Planning materials and public meeting coverage have described a phased approach, with demolition and construction sequencing tied to land acquisition, parcel consolidation, and final subdivision work. In late 2025, the Goodlettsville Planning Commission approved a master plan for the transformation of 56.49 acres, including adjustments such as expanded retail components and the relocation of some residential elements within the overall site plan.
- Site size under active planning: approximately 56.49 acres
- Primary redevelopment direction: mixed-use housing, retail, dining, entertainment, and office
- Developer named in public announcements: Merus (formerly Al. Neyer)

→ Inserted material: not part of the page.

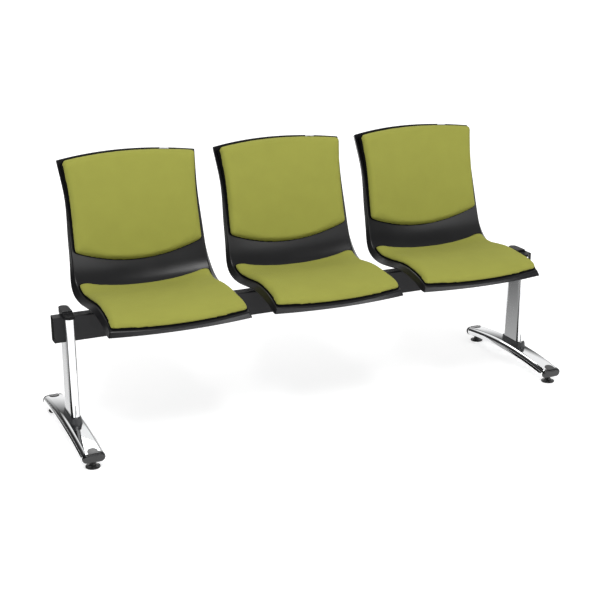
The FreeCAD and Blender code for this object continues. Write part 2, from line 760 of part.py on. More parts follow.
def back_slab(thickness, crown):
    """The back pad's layer: two straight runs that meet at the shoulder."""
    chosen = back_stations()
    middles = [s.point - s.facing * s.hollow for s in chosen[:-1]]
    half = chosen[-1].half
    shoulder = middles[1]
    across = ((middles[1] - middles[0]).normalize() + (middles[2] - middles[1]).normalize())
    across = across.normalize()
    lower = back_run(middles[0], shoulder, half, thickness, crown)
    upper = back_run(shoulder * 2.0 - middles[2], shoulder, half, thickness, crown)
    return lower.common(big_block(shoulder, across * -1.0, BACK_RISE)).fuse(
        upper.common(big_block(shoulder, across, BACK_RISE)))


def seat_pad_outline(inset):
    """Plan of the seat pad: bowed front, cut rear corners; its sides run wide."""
    half = SEAT_HALF_WIDTH + 1.0
    front = -LIP_FRONT + SEAT_PAD_SETBACK + inset
    rear = SEAT_PAD_REAR - inset
    radius = SEAT_PAD_CORNER
    shoulder = rear - radius
    turn = radius * (1.0 - math.sqrt(0.5))
    bow = rear - SEAT_PAD_REAR_BOW
    corners = [vec(half, shoulder, 0), vec(half - turn, rear - turn, 0),
               vec(half - radius, rear, 0)]
    edges = [arc(vec(-half, front, 0), vec(0, front - LIP_BOW, 0), vec(half, front, 0)),
             line(vec(half, front, 0), corners[0]),
             line(corners[0], corners[1]),
             line(corners[1], corners[2]),
             arc(corners[2], vec(0, bow, 0), vec(-corners[2].x, corners[2].y, 0))]
    edges += [line(vec(-a.x, a.y, 0), vec(-b.x, b.y, 0))
              for a, b in ((corners[2], corners[1]), (corners[1], corners[0]))]
    edges.append(line(vec(-half, shoulder, 0), vec(-half, front, 0)))
    return Part.Wire(edges)


def back_pad_outline(inset):
    """Outline of the back pad seen square on: arched top, smiling lower edge."""
    up = up_the_back(back_direction())
    lower, shoulder, under, upper = back_stations()
    top = vec(0, BACK_TOP_REAR, BACK_TOP) - up * (BACK_PAD_TOP_BORDER + inset)
    low_z = CREST_HEIGHT + BACK_PAD_LOW_CORNER
    low = vec(0, BACK_TOP_REAR - up.y / up.z * (BACK_TOP - low_z), low_z) + up * inset
    mid = top + up * (shoulder.point - top).dot(up)

    def side(point, first, last):
        share = (point.z - first.point.z) / (last.point.z - first.point.z)
        return vec(first.half + share * (last.half - first.half) - BACK_PAD_BORDER - inset, 0, 0)

    at_top, at_mid, at_low = (side(top, shoulder, upper), side(mid, shoulder, upper),
                              side(low, lower, shoulder))
    return Part.Wire([
        arc(top - at_top, top + up * BACK_ARCH, top + at_top),
        line(top + at_top, mid + at_mid),
        line(mid + at_mid, low + at_low),
        arc(low + at_low, low - up * BACK_PAD_SMILE, low - at_low),
        line(low - at_low, mid - at_mid),
        line(mid - at_mid, top - at_top),
    ])


def drawn_in(outline, direction, level):
    """A solid through the outline, which it has at the level, drawn in towards the sitter."""
    wires = []
    for distance in (-PAD_REACH, 2.0 * PAD_REACH):
        wire = outline(PAD_TAPER * distance)
        wire.translate(direction * (level + distance))
        wires.append(wire)
    return Part.makeLoft(wires, True, True)


def seat_pad():
    slab = pad_slab(seat_stations() + back_stations()[:1], SEAT_PAD_BORDER,
                    SEAT_PAD_THICKNESS, SEAT_PAD_CROWN)
    return slab.common(drawn_in(seat_pad_outline, vec(0, 0, 1), LIP_TOP)).removeSplitter()


def back_pad():
    slab = back_slab(BACK_PAD_THICKNESS, BACK_PAD_CROWN)
    return slab.common(drawn_in(back_pad_outline, back_direction(), 0.0)).removeSplitter()


# Brackets and clamps

def seat_bracket():
    """Steel plate on the beam that the rails of a shell stand on."""
    plate = box(-BRACKET_LENGTH / 2.0, BRACKET_LENGTH / 2.0,
                -BRACKET_DEPTH / 2.0, BRACKET_DEPTH / 2.0,
                BEAM_TOP, BEAM_TOP + BRACKET_THICKNESS)
    corners = [e for e in plate.Edges if abs(e.tangentAt(e.FirstParameter).z) > 0.99]
    return plate.makeChamfer(BRACKET_CORNER, corners)


def beam_clamp():
    """Pressed steel saddle under the beam with a flange on each side."""
    x = CLAMP_LENGTH / 2.0
    inner = BEAM_DEPTH / 2.0 + FIT_GAP
    outer = inner + CLAMP_THICKNESS
    low = BEAM_BOTTOM - CLAMP_THICKNESS
    body = box(-x, x, -outer, outer, low, BEAM_TOP)
    under = [e for e in body.Edges if abs(e.tangentAt(e.FirstParameter).x) > 0.99
             and e.CenterOfMass.z < low + 1]
    body = body.makeChamfer(CLAMP_THICKNESS / 2.0, under)
    flange = box(-x, x, -outer - CLAMP_FLANGE, outer + CLAMP_FLANGE,
                 BEAM_TOP - CLAMP_THICKNESS, BEAM_TOP)
    body = body.fuse(flange).cut(box(-x - 1, x + 1, -inner, inner, BEAM_BOTTOM, BEAM_TOP + 1))
    return body.removeSplitter()


# The bench

def moved(shape, x, y=0.0):
    copy = shape.copy()
    copy.translate(vec(x, y, 0))
    return copy


def turned_about_foot(shape):
    """The same piece at the other end of the foot."""
    copy = shape.copy()
    copy.rotate(vec(0, FOOT_MIDDLE, 0), vec(0, 0, 1), 180)
    return copy


def seat_pieces():
    single = {
        "seat_shell": seat_shell(),
        "seat_pad": seat_pad(),
        "back_pad": back_pad(),
        "seat_bracket": seat_bracket(),
        "beam_clamp": beam_clamp(),
    }
    pieces = {}
    for number, place in enumerate(SEAT_PLACES, 1):
        for name, shape in single.items():
            pieces["%s_%d" % (name, number)] = moved(shape, place)
    return pieces


def leg_pieces():
    """Pieces of both legs. The trim that repeats shares a node on each leg or for both."""
    single = {
        "leg_upright": upright(),
        "beam_saddle": beam_saddle(),
        "leg_base_plate": base_plate(),
        "foot": foot(),
    }
    cap = foot_cap()
    single["foot_caps"] = Part.makeCompound([cap, turned_about_foot(cap)])
    for end, y in glide_places():
        single["glide_" + end] = glide(y)
    shared = {"leg_hoods": hood(), "leg_collars": collar()}
    places = [(side, sign * LEG_SPACING / 2.0) for side, sign in LEG_SIDES]
    pieces = {}
    for side, x in places:
        for name, shape in single.items():
            pieces["%s_%s" % (name, side)] = moved(shape, x)
    for name, shape in shared.items():
        pieces[name] = Part.makeCompound([moved(shape, x) for side, x in places])
    return pieces


def bench():
    pieces = {"beam": beam()}
    plug = beam_end_plug()
    pieces["beam_end_plug_right"] = plug
    pieces["beam_end_plug_left"] = mirrored(plug)
    pieces.update(seat_pieces())
    pieces.update(leg_pieces())
    return pieces


def export(name, shape):
    if not shape.isValid():
        print("not valid:", name)
    shape.exportStep(os.path.join("parts", name + ".step"))


def main():
    os.makedirs("parts", exist_ok=True)
    pieces = bench()
    boxes = [shape.optimalBoundingBox() for shape in pieces.values()]
    middle = (min(b.YMin for b in boxes) + max(b.YMax for b in boxes)) / 2.0
    print("beam middle plane lies at Y = %.3f" % -middle)
    for name, shape in pieces.items():
        export(name, moved(shape, 0, -middle))
    print(len(pieces), "pieces written")


if __name__ == "__main__":
    main()
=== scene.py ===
import math

import bmesh
import bpy
import numpy as np
from bpy.props import (FloatProperty, FloatVectorProperty, IntProperty,
                       PointerProperty)
from mathutils import Matrix, Vector
from mathutils.bvhtree import BVHTree
from mathutils.noise import fractal


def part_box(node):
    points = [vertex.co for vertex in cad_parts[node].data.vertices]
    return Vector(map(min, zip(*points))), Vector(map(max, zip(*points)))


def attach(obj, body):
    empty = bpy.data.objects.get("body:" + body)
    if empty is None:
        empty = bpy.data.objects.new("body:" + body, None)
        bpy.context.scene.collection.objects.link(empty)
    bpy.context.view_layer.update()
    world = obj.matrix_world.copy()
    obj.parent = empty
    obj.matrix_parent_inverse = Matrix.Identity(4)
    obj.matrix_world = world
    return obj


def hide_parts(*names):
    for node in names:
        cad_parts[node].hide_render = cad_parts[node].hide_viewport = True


bl_info = {
    "name": "Beam seating",
    "version": (1, 0, 0),
    "blender": (4, 5, 0),
    "location": "3D View > Sidebar > Bench",
    "description": "Dresses a packed three-seat bench in upholstery, mouldings and polished metal",
    "category": "Object",
}

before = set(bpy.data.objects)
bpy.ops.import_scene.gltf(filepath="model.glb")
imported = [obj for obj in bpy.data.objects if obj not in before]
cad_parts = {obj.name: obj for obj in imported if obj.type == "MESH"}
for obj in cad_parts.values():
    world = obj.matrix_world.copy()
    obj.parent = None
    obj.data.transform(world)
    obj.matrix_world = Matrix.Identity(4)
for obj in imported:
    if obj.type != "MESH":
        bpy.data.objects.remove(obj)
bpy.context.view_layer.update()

MM = 0.001
KEEP_MATERIAL = -1
SEATS = (1, 2, 3)
SIDES = ("left", "right")
ENDS = ("front", "rear")

BEAM_LOW, BEAM_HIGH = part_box("beam")
MIDDLE_Y = (BEAM_LOW.y + BEAM_HIGH.y) / 2
BEAM_TOP = BEAM_HIGH.z / MM
BEAM_BOTTOM = BEAM_LOW.z / MM
BEAM_HALF_DEPTH = (BEAM_HIGH.y - MIDDLE_Y) / MM

# Shells: sizes in millimetres, places from the beam's middle plane and the floor
LIP_FRONT = 221.0
LIP_TOP = 412.0
LIP_BOTTOM = 394.0
LIP_RAKE = 6.0
LIP_BOW = 23.0
LIP_FLARE = 7.0
LIP_CROWN = 6.0
LIP_HALF_WIDTH = 216.5
SEAT_HALF_WIDTH = 212.0
WAIST_HALF_WIDTH = 219.0
TOP_HALF_WIDTH = 229.0
CREST_HEIGHT = 442.0
BACK_TOP = 820.0
BACK_TOP_REAR = 267.0
BACK_ARCH = 24.0
SEAT_HOLLOW = 13.0
BACK_HOLLOW = 25.0
SHELL_WALL = 4.5
SHELL_FOLD = 3.0
SHELL_COLUMNS = 36
SHELL_ROWS = 96
RAIL_WIDTH = 16.0
RAIL_LENGTH = 156.0
RAIL_SPACING = 150.0
RAIL_SUNK = 2.0
RAIL_REACH = 60.0


def back_hollow(half):
    """Depth of the back's hollow at its middle; the back is bent to one radius."""
    radius = (WAIST_HALF_WIDTH ** 2 + BACK_HOLLOW ** 2) / (2 * BACK_HOLLOW)
    return radius - math.sqrt(radius ** 2 - half ** 2)


# Each row of the side profile: Y, Z, half width, hollow in the middle, depth of the
# turned rim and how far the rim flares outwards
PROFILE = (
    (-266, 382, LIP_HALF_WIDTH, -LIP_CROWN, 26, LIP_FLARE),
    (-LIP_FRONT, LIP_TOP, LIP_HALF_WIDTH, -LIP_CROWN, 20, LIP_FLARE),
    (-151, 433.9, 213.5, 4, 16, 11),
    (-61, CREST_HEIGHT, SEAT_HALF_WIDTH, SEAT_HOLLOW, 13, 17),
    (60, 432, 215, SEAT_HOLLOW, 12, 19),
    (127, 452, 220, 24, 13, 15),
    (158, 505, 221, back_hollow(221), 14, 7),
    (188, 596, 220, back_hollow(220), 15, 2),
    (221, 700.3, WAIST_HALF_WIDTH, back_hollow(WAIST_HALF_WIDTH), 16, -3),
    (262.4, 808, 228, back_hollow(228), 18.7, -5.7),
    (287, 872, 233.3, back_hollow(233.3), 20.3, -7.3),
)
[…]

Demolition and the fate of existing tenants
Earlier public descriptions of the project anticipated that most of the existing mall structure would be demolished, with at least one major department store structure expected to remain. Separate updates in early 2026 indicated that several retailers operating on the broader campus—including Guitar Center, JCPenney, and Dillard’s—were being incorporated into the redevelopment framework, with at least one tenant expected to shift into a stand-alone configuration on the property.
Public timelines have varied across stages of the project, reflecting the difference between planning milestones and construction sequencing. By late 2025 and early 2026, developers and local officials were discussing near-term starts tied to transaction closing and early site work, including demolition activity beginning in phases.

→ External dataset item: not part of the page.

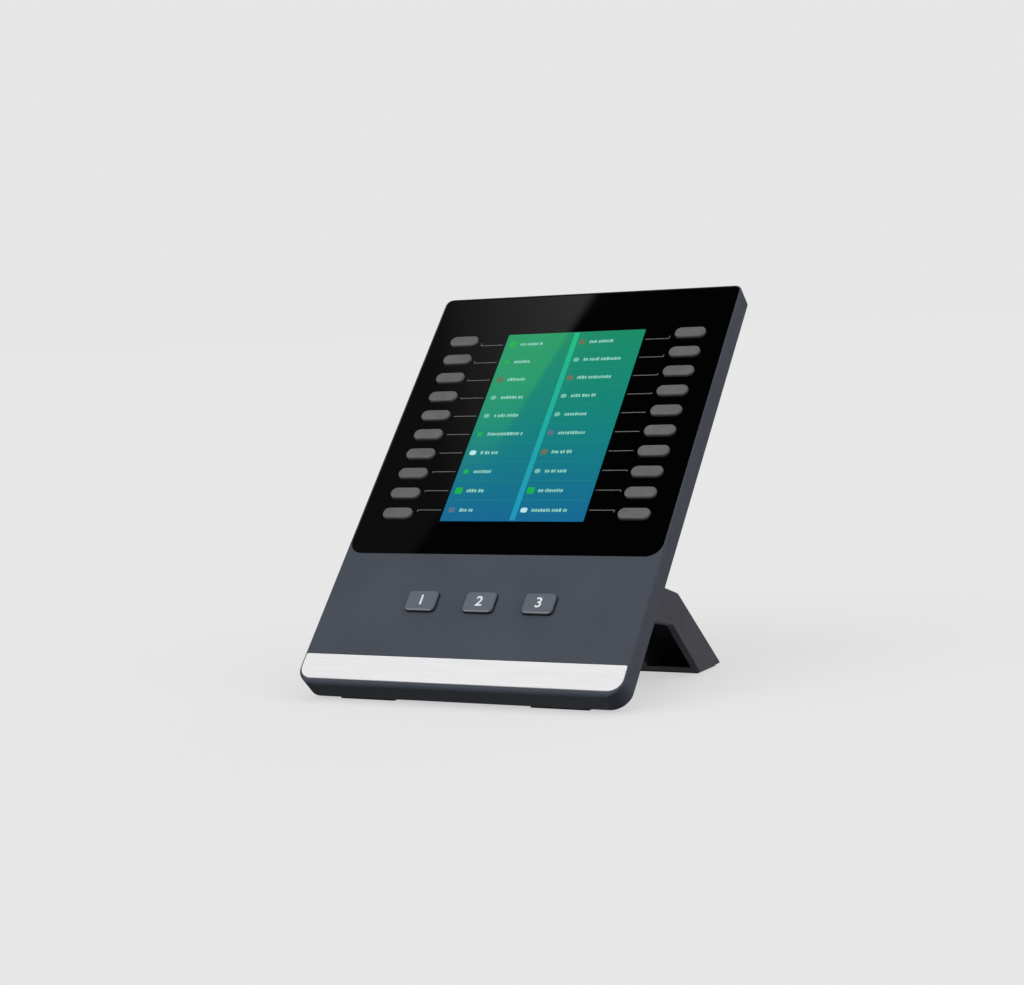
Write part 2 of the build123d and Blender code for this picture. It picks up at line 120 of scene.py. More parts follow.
def newPiece(name, bm, body, material, place=panelPlace, smoothAngle=40):
    bmesh.ops.recalc_face_normals(bm, faces=bm.faces[:])
    bm.transform(place)
    mesh = bpy.data.meshes.new(name)
    bm.to_mesh(mesh)
    bm.free()
    mesh.shade_smooth()
    mesh.set_sharp_from_angle(angle=math.radians(smoothAngle))
    mesh.materials.append(material)
    piece = bpy.data.objects.new(name, mesh)
    bpy.context.scene.collection.objects.link(piece)
    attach(piece, body)
    return piece


# Material helpers: node patterns on Object coordinates, in metres.

def newMaterial(name):
    material = bpy.data.materials.new(name)
    material.use_nodes = True
    return material, material.node_tree, material.node_tree.nodes["Principled BSDF"]


def addNode(tree, kind, **inputs):
    node = tree.nodes.new(kind)
    for key, value in inputs.items():
        node.inputs[key].default_value = value
    return node


# a noise on Object coordinates, so its scale is in features per metre
def wave(tree, scale, detail=2.0, stretch=(1, 1, 1), rough=0.5):
    coords = tree.nodes.new("ShaderNodeTexCoord")
    mapping = addNode(tree, "ShaderNodeMapping", Scale=stretch)
    noise = addNode(tree, "ShaderNodeTexNoise", Scale=scale, Detail=detail, Roughness=rough)
    tree.links.new(coords.outputs["Object"], mapping.inputs["Vector"])
    tree.links.new(mapping.outputs["Vector"], noise.inputs["Vector"])
    return noise.outputs["Fac"]


# a noise stretched to run from low to high
def spread(tree, value, low, high):
    # most of a noise lies between these two values
    ramp = addNode(tree, "ShaderNodeMapRange", **{"From Min": 0.3, "From Max": 0.7,
                                                  "To Min": low, "To Max": high})
    tree.links.new(value, ramp.inputs["Value"])
    return ramp.outputs["Result"]


# a Mix node set to colours has its two colours at inputs 6 and 7, and its result at output 2
def colourMix(tree, share):
    mix = tree.nodes.new("ShaderNodeMix")
    mix.data_type = "RGBA"
    tree.links.new(share, mix.inputs["Factor"])
    return mix.inputs[6], mix.inputs[7], mix.outputs[2]


def tint(tree, value, dark, light):
    first, second, mixed = colourMix(tree, spread(tree, value, 0, 1))
    first.default_value = (*dark, 1)
    second.default_value = (*light, 1)
    return mixed


def relief(tree, shader, value, strength, depth):
    bump = addNode(tree, "ShaderNodeBump", Strength=strength, Distance=depth)
    tree.links.new(value, bump.inputs["Height"])
    tree.links.new(bump.outputs["Normal"], shader.inputs["Normal"])


def shaded(colour, share):
    return tuple(c * share for c in colour)


# moulded plastic: fine spark-eroded grain, a little unevenness in tone and gloss
def mouldedPlastic(name, colour, rough=0.5, grain=0.25, grainSize=0.35, variation=0.06, specular=0.4):
    material, tree, shader = newMaterial(name)
    cloud = wave(tree, 45, 3)
    tree.links.new(tint(tree, cloud, shaded(colour, 1 - variation), shaded(colour, 1 + variation)),
                   shader.inputs["Base Color"])
    tree.links.new(spread(tree, wave(tree, 260, 2), rough - 0.05, rough + 0.05),
                   shader.inputs["Roughness"])
    relief(tree, shader, wave(tree, 1000 / grainSize, 2), grain, 0.03 * mm)
    shader.inputs["Specular IOR Level"].default_value = specular
    return material


# bare or plated metal with fine tool or brush lines
def plainMetal(name, colour, rough=0.3, stretch=(1, 1, 1), lineScale=900, depth=0.15, metallic=1.0):
    material, tree, shader = newMaterial(name)
    lines = wave(tree, lineScale, 3, stretch, 0.6)
    tree.links.new(tint(tree, lines, shaded(colour, 0.92), colour), shader.inputs["Base Color"])
    tree.links.new(spread(tree, lines, rough - 0.06, rough + 0.08), shader.inputs["Roughness"])
    relief(tree, shader, lines, depth, 0.01 * mm)
    shader.inputs["Metallic"].default_value = metallic
    return material


def softRubber(name, colour, rough=0.75):
    material, tree, shader = newMaterial(name)
    cloud = wave(tree, 600, 4)
    tree.links.new(tint(tree, cloud, shaded(colour, 0.8), shaded(colour, 1.2)),
                   shader.inputs["Base Color"])
    relief(tree, shader, cloud, 0.3, 0.05 * mm)
    shader.inputs["Roughness"].default_value = rough
    return material


# Front glass and lit screen

glass = {
    "lowCorner": 6.0 * mm, "highCorner": 2.5 * mm, "thickness": 1.5 * mm, "edge": 0.12 * mm,
    "colour": (0.0006, 0.0006, 0.0007), "rough": 0.022,
}
screen = {
    "halfWidth": 29.35 * mm, "bottom": 72.45 * mm, "top": 164.55 * mm, "depth": 3.3 * mm,
    "rows": 10, "rowPitch": 9.08 * mm, "middle": 118.4 * mm,
    "topColour": (0.006, 0.255, 0.125), "middleColour": (0.003, 0.22, 0.19),
    "lowColour": (0.004, 0.135, 0.29), "middleAt": 0.52,
    "dividerTop": (0.01, 0.50, 0.20), "dividerLow": (0.01, 0.30, 0.50),
    "dividerX": 0.6 * mm, "dividerHalf": 1.1 * mm, "glow": 1.0, "gap": 0.05 * mm, "recess": 0.02 * mm,
    "print": 0.1 * mm,  # how deep the band, blocks and rules go into the screen
    # a painted reflection: a paler green wedge up the left side of the wallpaper, standing in for light reflected
    # in the glass from the upper left; where its edge is at two heights
    "reflectionWedge": {"lowX": -16 * mm, "lowY": 112 * mm, "highX": -2.5 * mm, "highY": 166 * mm, "soft": 1.2 * mm,
              "fadeLow": 95 * mm, "fadeHigh": 140 * mm, "amount": 0.55, "colour": (0.02, 0.37, 0.12)},
}
pillEnd = 0.05 * mm  # half of the short straight left at a pill's end
keyPad = {"halfWidth": 6.2 * mm, "halfHeight": 2.45 * mm, "rise": 0.8 * mm, "clearance": 0.2 * mm,
          "depth": 4.2 * mm, "edge": 0.5 * mm, "dark": (0.118, 0.118, 0.122), "pale": (0.145, 0.145, 0.15),
          "dish": ((0.06 * mm, 0), (0.12 * mm, 0), (0.5 * mm, -0.11 * mm))}
lineKeys = sorted(n for n in frame["nodes"] if n.startswith("line_key_") and n[-2:].isdigit())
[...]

How public incentives and jurisdictional boundaries factor in
Redevelopment planning has included financial incentive approvals by local governmental bodies. Public statements tied to those approvals have also highlighted a boundary-related impact: the mall property historically sat partly inside Goodlettsville city limits, and redevelopment plans have projected an increase in the share of the site within the city through reconfiguration and annexation-related steps.
The redevelopment’s next steps center on phased demolition, land acquisition, and construction planning as the site transitions from a declining retail complex to a mixed-use district.
The closing of RiverGate Mall on Feb. 13, 2026, marks an endpoint for the enclosed mall era at the site and a starting point for a redevelopment process that has already passed major planning and incentive milestones.